Posted On July 15, 2013 by

Fisherman loads red snapper into buckets

Credit: Tom McCann / Ocean Conservancy

UPDATE (July 17, 2013): Success! The Gulf of Mexico Fishery Management Council has voted to raise this year’s catch limit for red snapper from 8.46 to 11 million pounds due to the successful rebuilding of this iconic species. This action marks a historic moment in the management of the red snapper fishery, as catch levels are the highest they’ve been in 25 years.

Read more about this decision here.

Original post (July 15, 2013):

It’s summer in the Gulf of Mexico, and another recreational red snapper fishing season has come and gone too quickly. Usually at this time of year, anglers and fishery managers are taking stock of what was caught in the short snapper opening and wondering what the limit will be next year. The answer will come sooner than usual.

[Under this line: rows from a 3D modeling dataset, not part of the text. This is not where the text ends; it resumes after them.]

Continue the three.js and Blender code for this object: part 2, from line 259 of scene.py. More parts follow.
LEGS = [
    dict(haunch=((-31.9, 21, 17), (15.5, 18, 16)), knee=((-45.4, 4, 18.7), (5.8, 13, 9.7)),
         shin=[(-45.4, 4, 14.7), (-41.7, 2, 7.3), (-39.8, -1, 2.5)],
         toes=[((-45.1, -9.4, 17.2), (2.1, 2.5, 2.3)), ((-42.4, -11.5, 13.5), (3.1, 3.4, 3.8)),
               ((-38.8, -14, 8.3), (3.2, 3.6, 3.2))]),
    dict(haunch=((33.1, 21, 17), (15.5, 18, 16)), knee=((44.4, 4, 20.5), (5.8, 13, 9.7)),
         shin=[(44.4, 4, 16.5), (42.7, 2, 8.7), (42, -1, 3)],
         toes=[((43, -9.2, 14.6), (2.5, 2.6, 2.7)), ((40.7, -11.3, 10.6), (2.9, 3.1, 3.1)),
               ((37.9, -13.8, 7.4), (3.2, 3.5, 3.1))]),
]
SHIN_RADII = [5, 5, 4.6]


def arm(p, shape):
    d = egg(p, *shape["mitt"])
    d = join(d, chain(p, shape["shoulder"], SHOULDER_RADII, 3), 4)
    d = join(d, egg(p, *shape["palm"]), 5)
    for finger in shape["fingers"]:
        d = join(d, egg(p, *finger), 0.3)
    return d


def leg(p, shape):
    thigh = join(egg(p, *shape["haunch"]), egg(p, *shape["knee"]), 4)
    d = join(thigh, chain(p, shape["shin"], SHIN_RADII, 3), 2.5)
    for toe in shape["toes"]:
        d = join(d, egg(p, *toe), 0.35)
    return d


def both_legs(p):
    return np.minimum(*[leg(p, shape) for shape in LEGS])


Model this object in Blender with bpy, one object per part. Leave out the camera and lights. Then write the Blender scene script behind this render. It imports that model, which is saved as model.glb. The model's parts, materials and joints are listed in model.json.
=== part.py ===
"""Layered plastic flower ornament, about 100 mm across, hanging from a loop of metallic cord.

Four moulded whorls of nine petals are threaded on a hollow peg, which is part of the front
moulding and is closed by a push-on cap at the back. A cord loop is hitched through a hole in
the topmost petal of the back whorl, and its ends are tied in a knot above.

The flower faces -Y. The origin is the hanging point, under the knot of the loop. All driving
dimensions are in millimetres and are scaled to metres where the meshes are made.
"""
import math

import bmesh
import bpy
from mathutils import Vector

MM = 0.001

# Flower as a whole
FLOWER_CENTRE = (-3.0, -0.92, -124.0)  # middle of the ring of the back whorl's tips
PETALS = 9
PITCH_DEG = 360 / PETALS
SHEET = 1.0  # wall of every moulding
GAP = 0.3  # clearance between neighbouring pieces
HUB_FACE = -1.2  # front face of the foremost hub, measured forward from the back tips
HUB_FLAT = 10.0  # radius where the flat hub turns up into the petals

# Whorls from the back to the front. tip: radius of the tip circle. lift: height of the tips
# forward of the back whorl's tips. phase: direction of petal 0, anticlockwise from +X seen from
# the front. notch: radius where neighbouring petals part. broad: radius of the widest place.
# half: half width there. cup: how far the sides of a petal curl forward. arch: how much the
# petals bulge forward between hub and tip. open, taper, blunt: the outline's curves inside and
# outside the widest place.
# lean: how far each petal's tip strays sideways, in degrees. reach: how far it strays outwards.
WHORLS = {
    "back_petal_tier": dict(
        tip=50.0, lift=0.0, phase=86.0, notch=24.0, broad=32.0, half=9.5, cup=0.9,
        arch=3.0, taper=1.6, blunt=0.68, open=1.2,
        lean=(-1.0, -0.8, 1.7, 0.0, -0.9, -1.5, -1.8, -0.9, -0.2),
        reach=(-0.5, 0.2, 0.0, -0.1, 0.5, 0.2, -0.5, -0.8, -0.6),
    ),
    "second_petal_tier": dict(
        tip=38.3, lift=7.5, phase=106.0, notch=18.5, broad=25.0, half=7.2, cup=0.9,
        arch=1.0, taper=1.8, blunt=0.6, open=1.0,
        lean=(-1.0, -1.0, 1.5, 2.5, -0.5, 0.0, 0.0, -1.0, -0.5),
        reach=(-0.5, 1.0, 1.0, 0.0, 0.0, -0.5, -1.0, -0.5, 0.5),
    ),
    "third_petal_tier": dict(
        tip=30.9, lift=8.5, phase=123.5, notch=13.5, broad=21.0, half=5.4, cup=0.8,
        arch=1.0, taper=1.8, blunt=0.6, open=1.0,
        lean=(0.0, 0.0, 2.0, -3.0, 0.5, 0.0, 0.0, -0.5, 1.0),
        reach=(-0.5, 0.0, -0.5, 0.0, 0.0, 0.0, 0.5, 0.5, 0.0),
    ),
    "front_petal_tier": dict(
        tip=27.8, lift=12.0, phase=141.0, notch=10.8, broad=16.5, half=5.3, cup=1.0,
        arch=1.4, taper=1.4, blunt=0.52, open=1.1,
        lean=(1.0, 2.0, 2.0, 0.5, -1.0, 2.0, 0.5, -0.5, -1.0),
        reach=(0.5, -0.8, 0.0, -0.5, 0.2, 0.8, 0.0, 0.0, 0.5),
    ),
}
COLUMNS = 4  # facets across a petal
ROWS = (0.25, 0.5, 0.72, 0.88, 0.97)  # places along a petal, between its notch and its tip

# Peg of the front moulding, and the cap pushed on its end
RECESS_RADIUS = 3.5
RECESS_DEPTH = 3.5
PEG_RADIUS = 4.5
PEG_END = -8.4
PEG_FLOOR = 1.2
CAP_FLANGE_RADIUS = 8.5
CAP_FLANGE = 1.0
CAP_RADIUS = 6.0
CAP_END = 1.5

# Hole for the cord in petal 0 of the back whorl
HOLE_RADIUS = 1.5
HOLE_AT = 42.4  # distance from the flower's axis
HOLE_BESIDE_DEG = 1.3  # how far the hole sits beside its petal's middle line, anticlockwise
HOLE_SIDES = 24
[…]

The Gulf of Mexico Fishery Management Council is holding an emergency meeting this week to decide how many more red snapper can be caught this year. A science panel recently announced that an increase is possible, and now managers need to settle the questions of how much and by when?

The good news is that the red snapper population is on the rise and soon the catch limit will be too. The law governing our nation’s fisheries, the Magnuson-Stevens Act, has rebuilt a record number of fish populations around the country, and red snapper is one of the most visible success stories.